The exercise: Identify the lines containing the word "from". Copy each one.

Raw data:
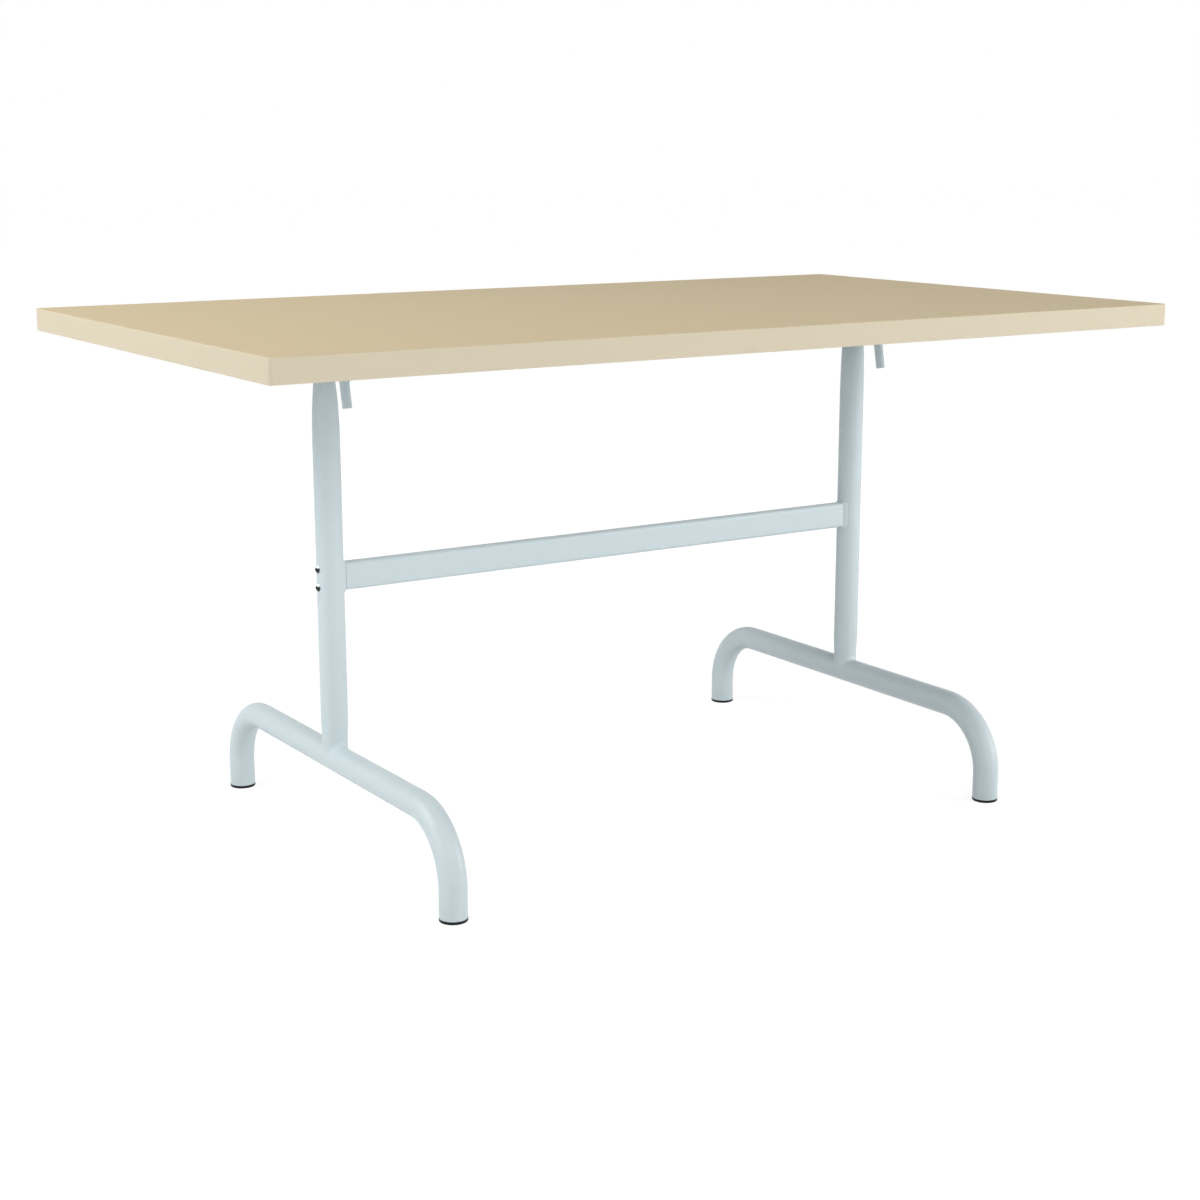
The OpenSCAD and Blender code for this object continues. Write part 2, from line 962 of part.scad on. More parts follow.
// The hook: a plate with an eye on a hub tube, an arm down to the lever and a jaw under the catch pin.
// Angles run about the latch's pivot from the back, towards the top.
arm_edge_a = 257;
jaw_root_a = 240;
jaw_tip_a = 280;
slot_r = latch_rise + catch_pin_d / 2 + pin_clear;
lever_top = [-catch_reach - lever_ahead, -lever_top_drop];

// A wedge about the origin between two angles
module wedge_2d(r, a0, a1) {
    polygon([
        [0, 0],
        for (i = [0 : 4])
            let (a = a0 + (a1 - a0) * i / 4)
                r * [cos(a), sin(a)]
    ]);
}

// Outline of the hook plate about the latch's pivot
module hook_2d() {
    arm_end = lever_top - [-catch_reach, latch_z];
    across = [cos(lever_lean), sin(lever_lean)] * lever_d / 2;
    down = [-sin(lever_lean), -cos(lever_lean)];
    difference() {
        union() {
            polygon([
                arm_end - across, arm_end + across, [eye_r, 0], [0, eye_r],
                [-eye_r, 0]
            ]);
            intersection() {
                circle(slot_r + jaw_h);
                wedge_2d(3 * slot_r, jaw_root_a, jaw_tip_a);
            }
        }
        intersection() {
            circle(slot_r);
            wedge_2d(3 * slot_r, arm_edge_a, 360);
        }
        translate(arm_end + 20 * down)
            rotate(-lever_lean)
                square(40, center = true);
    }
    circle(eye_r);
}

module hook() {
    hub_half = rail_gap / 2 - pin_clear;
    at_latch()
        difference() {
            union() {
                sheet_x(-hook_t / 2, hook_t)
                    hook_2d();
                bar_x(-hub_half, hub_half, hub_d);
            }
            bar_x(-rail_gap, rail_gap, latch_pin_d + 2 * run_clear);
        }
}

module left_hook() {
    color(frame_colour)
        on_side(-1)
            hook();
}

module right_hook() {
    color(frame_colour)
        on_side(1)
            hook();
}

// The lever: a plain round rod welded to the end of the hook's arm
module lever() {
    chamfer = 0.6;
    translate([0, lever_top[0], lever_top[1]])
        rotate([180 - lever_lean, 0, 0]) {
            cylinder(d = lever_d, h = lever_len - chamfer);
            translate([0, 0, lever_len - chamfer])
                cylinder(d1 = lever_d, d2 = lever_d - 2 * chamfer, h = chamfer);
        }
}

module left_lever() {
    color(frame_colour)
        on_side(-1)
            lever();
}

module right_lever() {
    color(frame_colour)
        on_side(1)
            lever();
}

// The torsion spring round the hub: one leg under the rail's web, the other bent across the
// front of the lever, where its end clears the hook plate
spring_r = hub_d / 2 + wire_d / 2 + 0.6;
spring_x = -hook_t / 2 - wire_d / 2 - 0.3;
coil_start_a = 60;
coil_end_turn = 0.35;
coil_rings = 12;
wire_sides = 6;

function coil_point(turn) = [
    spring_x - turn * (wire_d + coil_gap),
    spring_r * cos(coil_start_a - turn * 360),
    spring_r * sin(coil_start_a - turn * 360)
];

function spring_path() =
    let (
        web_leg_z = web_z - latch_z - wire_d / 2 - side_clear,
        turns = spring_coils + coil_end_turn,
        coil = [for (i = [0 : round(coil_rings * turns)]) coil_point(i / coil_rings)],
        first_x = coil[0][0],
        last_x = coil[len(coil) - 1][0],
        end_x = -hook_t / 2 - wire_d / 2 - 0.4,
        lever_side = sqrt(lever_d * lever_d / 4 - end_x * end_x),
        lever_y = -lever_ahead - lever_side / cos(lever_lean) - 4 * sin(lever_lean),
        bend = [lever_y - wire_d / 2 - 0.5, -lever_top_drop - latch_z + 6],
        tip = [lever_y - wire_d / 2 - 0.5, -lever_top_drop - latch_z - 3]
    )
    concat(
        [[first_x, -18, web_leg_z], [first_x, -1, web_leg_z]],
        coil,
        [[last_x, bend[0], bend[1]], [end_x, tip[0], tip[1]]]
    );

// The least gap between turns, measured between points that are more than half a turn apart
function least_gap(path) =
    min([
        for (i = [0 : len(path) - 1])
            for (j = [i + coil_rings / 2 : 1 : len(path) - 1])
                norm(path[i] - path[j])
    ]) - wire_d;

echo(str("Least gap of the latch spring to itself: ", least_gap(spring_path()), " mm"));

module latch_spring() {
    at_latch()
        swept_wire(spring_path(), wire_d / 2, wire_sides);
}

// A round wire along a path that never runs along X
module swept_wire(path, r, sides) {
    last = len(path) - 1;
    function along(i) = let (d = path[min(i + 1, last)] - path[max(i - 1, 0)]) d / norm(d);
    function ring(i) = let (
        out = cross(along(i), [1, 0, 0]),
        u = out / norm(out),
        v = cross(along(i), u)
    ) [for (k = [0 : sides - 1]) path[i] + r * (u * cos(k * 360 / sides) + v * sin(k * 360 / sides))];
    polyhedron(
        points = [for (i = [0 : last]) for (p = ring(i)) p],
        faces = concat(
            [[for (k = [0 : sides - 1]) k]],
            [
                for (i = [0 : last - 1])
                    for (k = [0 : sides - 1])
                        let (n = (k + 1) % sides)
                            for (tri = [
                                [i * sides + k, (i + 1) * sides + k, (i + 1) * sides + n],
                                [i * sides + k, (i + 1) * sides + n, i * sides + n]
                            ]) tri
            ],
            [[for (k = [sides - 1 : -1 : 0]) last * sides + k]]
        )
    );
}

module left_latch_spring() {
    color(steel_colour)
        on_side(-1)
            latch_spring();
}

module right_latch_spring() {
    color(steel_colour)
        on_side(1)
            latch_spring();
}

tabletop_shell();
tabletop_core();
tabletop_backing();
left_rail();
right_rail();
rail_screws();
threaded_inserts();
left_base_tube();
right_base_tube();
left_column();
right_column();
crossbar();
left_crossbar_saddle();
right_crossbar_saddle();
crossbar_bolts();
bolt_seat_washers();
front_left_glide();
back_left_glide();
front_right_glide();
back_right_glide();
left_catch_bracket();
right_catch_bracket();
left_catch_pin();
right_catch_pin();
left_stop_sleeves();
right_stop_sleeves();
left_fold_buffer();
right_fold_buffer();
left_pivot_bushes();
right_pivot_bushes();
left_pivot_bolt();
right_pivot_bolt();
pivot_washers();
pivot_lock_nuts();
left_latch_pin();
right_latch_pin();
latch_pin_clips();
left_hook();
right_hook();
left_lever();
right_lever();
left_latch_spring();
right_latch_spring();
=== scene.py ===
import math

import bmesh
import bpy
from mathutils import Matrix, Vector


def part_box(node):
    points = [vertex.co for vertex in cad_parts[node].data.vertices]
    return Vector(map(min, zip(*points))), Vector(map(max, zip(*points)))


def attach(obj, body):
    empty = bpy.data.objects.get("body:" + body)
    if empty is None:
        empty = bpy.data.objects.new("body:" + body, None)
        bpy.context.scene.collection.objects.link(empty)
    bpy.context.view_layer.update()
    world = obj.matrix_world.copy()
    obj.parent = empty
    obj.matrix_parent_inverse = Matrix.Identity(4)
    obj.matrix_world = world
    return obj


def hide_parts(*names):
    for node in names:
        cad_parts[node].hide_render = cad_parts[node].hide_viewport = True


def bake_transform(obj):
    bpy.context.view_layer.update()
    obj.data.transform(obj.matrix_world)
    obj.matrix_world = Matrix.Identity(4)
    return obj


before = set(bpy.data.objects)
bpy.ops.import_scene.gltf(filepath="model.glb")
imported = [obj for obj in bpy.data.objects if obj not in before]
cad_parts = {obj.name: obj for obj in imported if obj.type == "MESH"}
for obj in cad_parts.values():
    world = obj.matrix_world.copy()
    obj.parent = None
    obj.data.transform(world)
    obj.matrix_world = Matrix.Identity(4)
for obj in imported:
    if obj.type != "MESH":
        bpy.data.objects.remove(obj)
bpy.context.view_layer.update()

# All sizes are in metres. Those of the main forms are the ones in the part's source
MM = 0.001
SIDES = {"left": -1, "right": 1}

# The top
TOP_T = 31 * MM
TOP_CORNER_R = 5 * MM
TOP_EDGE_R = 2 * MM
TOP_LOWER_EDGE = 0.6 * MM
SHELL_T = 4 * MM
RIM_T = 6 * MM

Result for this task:
The OpenSCAD and Blender code for this object continues. Write part 2, from line 962 of part.scad on. More parts follow.
// Angles run about the latch's pivot from the back, towards the top.
from mathutils import Matrix, Vector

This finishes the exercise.